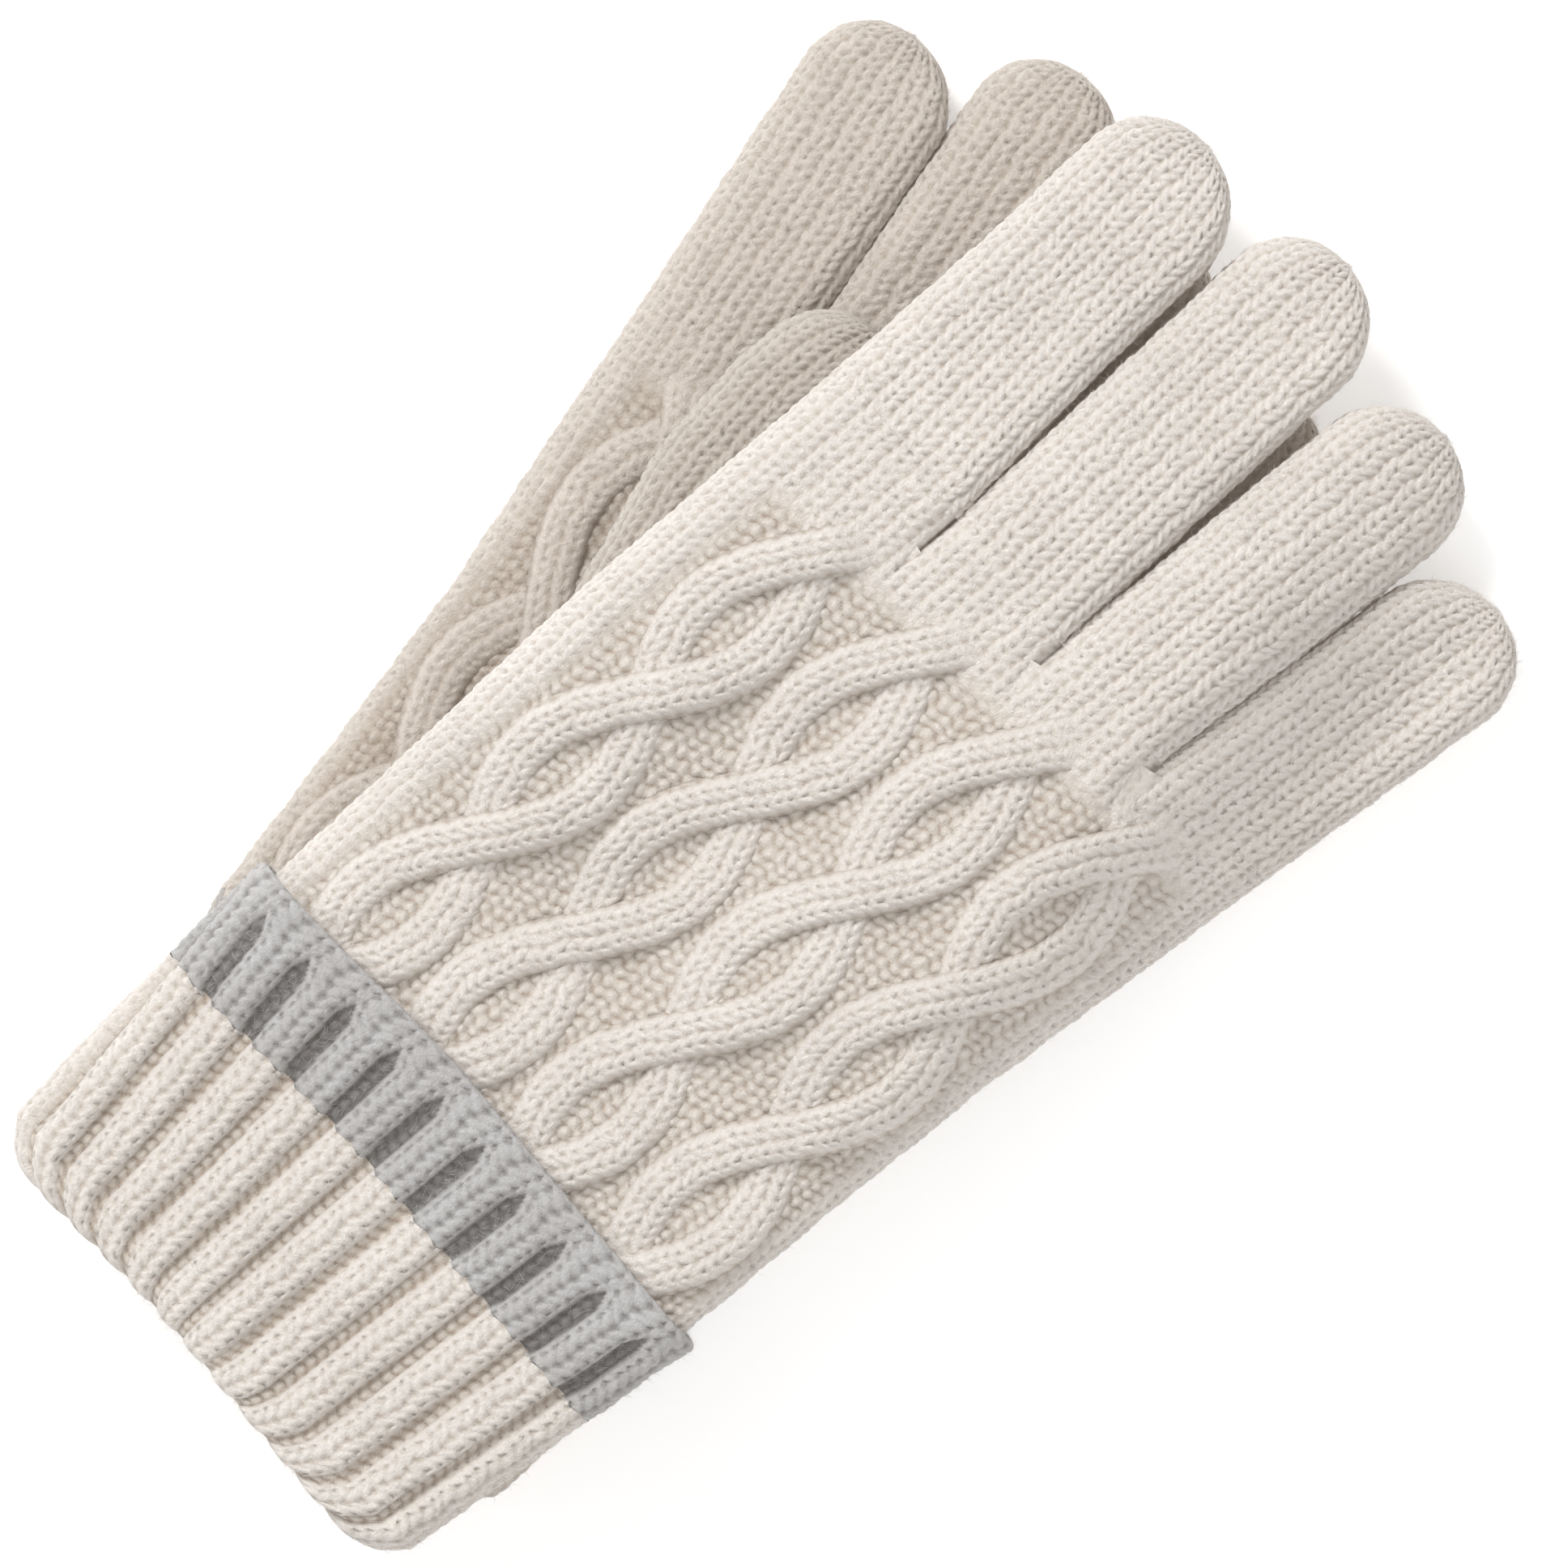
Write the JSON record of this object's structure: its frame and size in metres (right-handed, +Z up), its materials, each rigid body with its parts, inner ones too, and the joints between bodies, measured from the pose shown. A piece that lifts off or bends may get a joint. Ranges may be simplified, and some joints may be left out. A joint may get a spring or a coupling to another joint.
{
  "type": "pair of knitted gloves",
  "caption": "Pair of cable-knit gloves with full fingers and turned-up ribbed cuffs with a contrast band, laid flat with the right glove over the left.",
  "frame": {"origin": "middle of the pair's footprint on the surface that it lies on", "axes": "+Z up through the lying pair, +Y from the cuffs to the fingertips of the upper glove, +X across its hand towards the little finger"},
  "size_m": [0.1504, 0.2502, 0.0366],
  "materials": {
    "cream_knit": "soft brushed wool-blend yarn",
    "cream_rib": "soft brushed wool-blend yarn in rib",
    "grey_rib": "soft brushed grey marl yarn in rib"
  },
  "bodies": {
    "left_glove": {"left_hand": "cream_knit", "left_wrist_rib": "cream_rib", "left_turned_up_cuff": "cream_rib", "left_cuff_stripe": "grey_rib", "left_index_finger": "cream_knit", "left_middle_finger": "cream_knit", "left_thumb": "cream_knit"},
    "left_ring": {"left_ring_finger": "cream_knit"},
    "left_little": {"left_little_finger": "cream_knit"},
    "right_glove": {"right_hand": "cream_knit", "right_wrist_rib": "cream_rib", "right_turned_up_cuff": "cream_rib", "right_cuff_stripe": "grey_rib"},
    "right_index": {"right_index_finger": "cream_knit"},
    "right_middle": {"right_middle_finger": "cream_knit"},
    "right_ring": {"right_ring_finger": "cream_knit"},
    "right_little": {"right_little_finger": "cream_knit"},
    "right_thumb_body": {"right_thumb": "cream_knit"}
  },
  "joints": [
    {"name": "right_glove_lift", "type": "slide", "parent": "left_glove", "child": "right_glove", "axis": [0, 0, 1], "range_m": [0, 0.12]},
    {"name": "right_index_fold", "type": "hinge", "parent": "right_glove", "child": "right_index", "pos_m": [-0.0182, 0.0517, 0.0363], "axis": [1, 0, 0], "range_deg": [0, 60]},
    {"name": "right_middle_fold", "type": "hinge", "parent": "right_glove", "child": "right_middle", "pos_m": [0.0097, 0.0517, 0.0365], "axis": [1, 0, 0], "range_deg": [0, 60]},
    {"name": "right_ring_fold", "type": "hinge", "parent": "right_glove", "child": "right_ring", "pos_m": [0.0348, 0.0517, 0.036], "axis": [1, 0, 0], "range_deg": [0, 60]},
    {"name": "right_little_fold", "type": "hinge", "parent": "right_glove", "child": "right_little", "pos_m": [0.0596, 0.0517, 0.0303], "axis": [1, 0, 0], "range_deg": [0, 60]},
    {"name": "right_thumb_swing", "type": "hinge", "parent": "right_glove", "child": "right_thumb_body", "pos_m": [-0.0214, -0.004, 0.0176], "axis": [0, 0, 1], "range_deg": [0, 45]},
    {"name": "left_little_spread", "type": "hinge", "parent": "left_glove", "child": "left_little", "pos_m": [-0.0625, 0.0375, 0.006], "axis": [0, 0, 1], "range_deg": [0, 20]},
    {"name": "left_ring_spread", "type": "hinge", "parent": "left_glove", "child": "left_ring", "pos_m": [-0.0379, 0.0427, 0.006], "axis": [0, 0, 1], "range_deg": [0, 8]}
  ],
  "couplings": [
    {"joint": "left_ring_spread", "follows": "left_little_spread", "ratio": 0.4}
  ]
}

+ + + + +

> **Requirement**
All of the lines above must be returned exactly.

> **Solution**
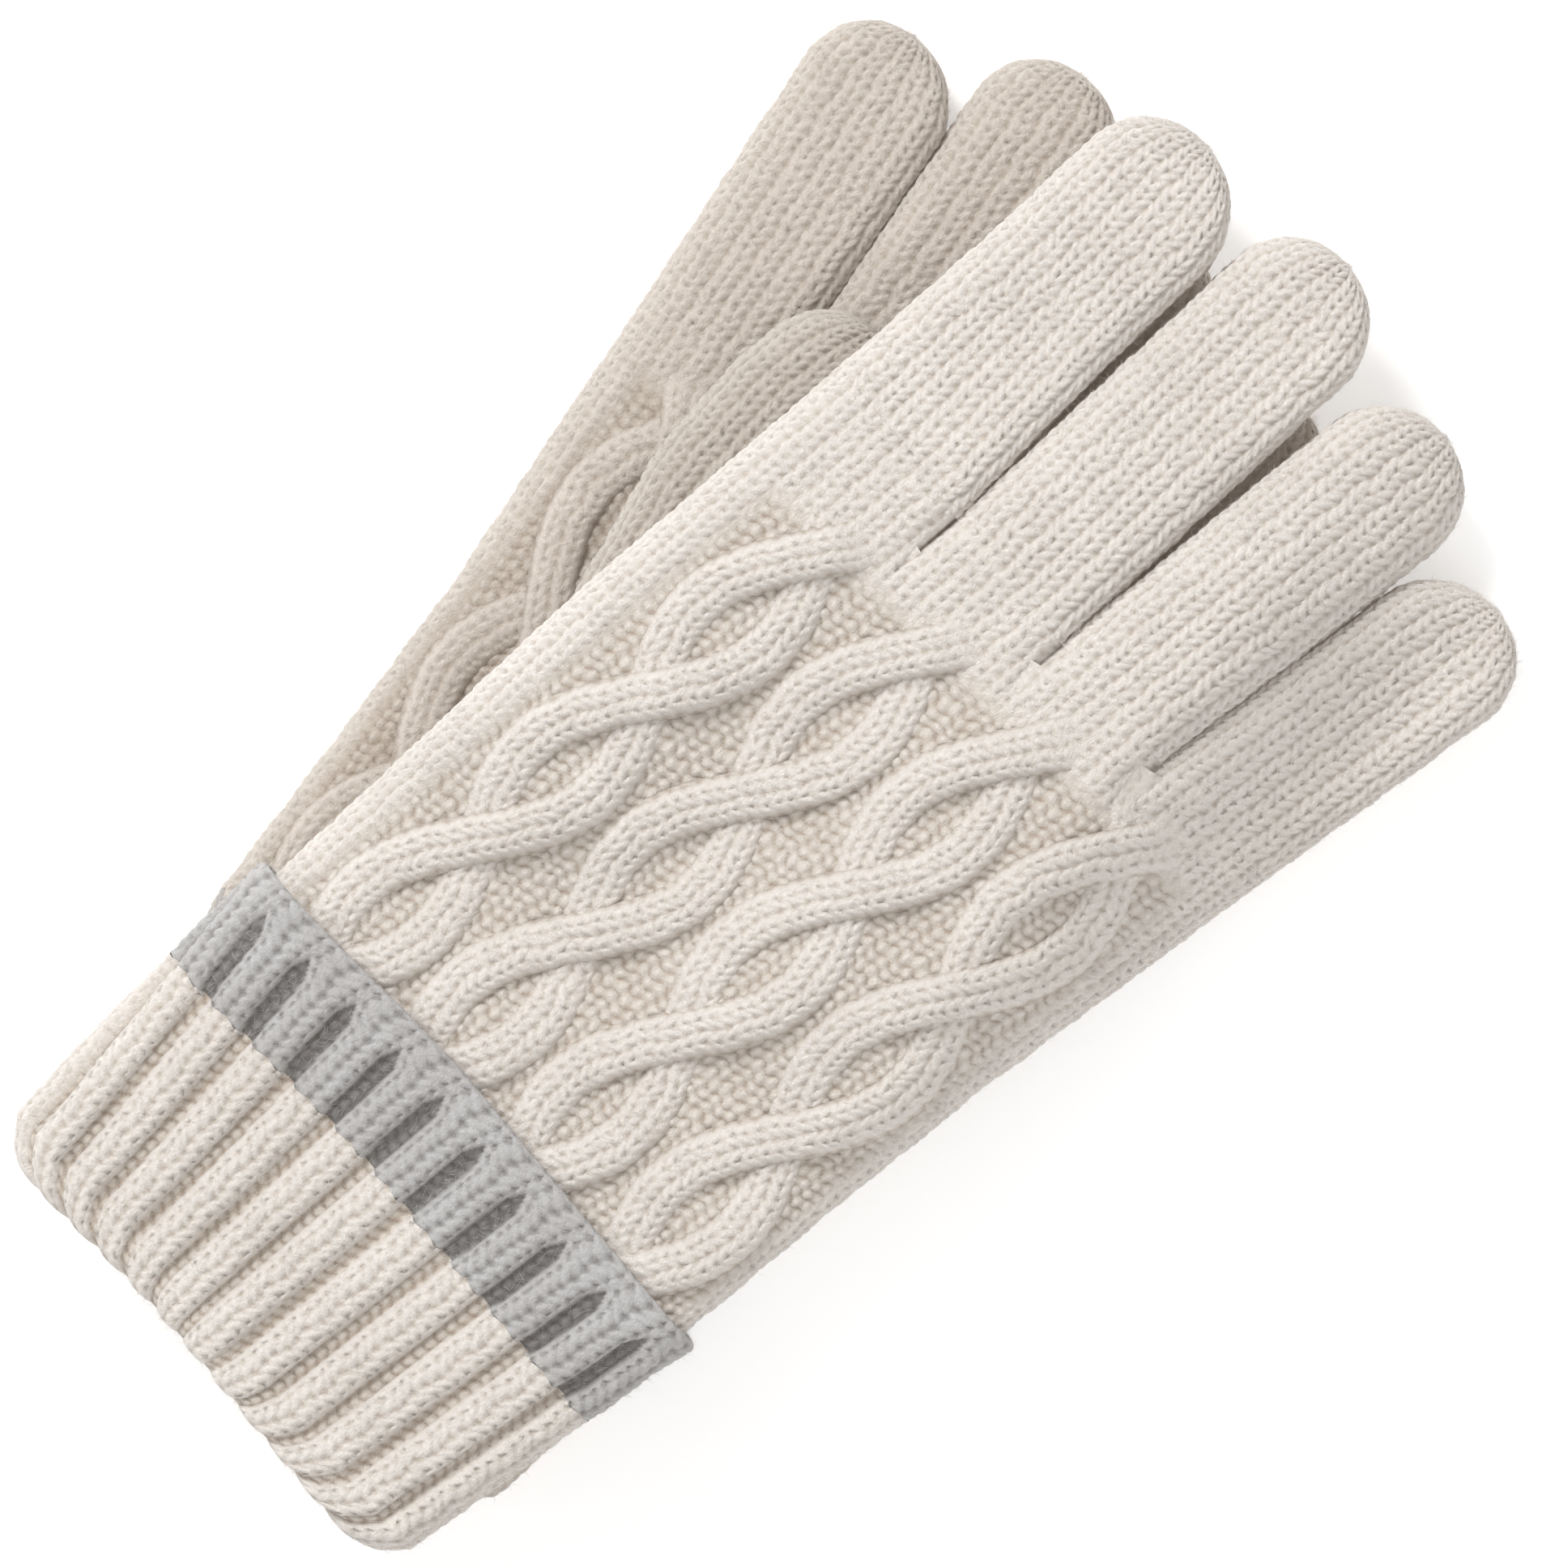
Write the JSON record of this object's structure: its frame and size in metres (right-handed, +Z up), its materials, each rigid body with its parts, inner ones too, and the joints between bodies, measured from the pose shown. A piece that lifts off or bends may get a joint. Ranges may be simplified, and some joints may be left out. A joint may get a spring or a coupling to another joint.
{
  "type": "pair of knitted gloves",
  "caption": "Pair of cable-knit gloves with full fingers and turned-up ribbed cuffs with a contrast band, laid flat with the right glove over the left.",
  "frame": {"origin": "middle of the pair's footprint on the surface that it lies on", "axes": "+Z up through the lying pair, +Y from the cuffs to the fingertips of the upper glove, +X across its hand towards the little finger"},
  "size_m": [0.1504, 0.2502, 0.0366],
  "materials": {
    "cream_knit": "soft brushed wool-blend yarn",
    "cream_rib": "soft brushed wool-blend yarn in rib",
    "grey_rib": "soft brushed grey marl yarn in rib"
  },
  "bodies": {
    "left_glove": {"left_hand": "cream_knit", "left_wrist_rib": "cream_rib", "left_turned_up_cuff": "cream_rib", "left_cuff_stripe": "grey_rib", "left_index_finger": "cream_knit", "left_middle_finger": "cream_knit", "left_thumb": "cream_knit"},
    "left_ring": {"left_ring_finger": "cream_knit"},
    "left_little": {"left_little_finger": "cream_knit"},
    "right_glove": {"right_hand": "cream_knit", "right_wrist_rib": "cream_rib", "right_turned_up_cuff": "cream_rib", "right_cuff_stripe": "grey_rib"},
    "right_index": {"right_index_finger": "cream_knit"},
    "right_middle": {"right_middle_finger": "cream_knit"},
    "right_ring": {"right_ring_finger": "cream_knit"},
    "right_little": {"right_little_finger": "cream_knit"},
    "right_thumb_body": {"right_thumb": "cream_knit"}
  },
  "joints": [
    {"name": "right_glove_lift", "type": "slide", "parent": "left_glove", "child": "right_glove", "axis": [0, 0, 1], "range_m": [0, 0.12]},
    {"name": "right_index_fold", "type": "hinge", "parent": "right_glove", "child": "right_index", "pos_m": [-0.0182, 0.0517, 0.0363], "axis": [1, 0, 0], "range_deg": [0, 60]},
    {"name": "right_middle_fold", "type": "hinge", "parent": "right_glove", "child": "right_middle", "pos_m": [0.0097, 0.0517, 0.0365], "axis": [1, 0, 0], "range_deg": [0, 60]},
    {"name": "right_ring_fold", "type": "hinge", "parent": "right_glove", "child": "right_ring", "pos_m": [0.0348, 0.0517, 0.036], "axis": [1, 0, 0], "range_deg": [0, 60]},
    {"name": "right_little_fold", "type": "hinge", "parent": "right_glove", "child": "right_little", "pos_m": [0.0596, 0.0517, 0.0303], "axis": [1, 0, 0], "range_deg": [0, 60]},
    {"name": "right_thumb_swing", "type": "hinge", "parent": "right_glove", "child": "right_thumb_body", "pos_m": [-0.0214, -0.004, 0.0176], "axis": [0, 0, 1], "range_deg": [0, 45]},
    {"name": "left_little_spread", "type": "hinge", "parent": "left_glove", "child": "left_little", "pos_m": [-0.0625, 0.0375, 0.006], "axis": [0, 0, 1], "range_deg": [0, 20]},
    {"name": "left_ring_spread", "type": "hinge", "parent": "left_glove", "child": "left_ring", "pos_m": [-0.0379, 0.0427, 0.006], "axis": [0, 0, 1], "range_deg": [0, 8]}
  ],
  "couplings": [
    {"joint": "left_ring_spread", "follows": "left_little_spread", "ratio": 0.4}
  ]
}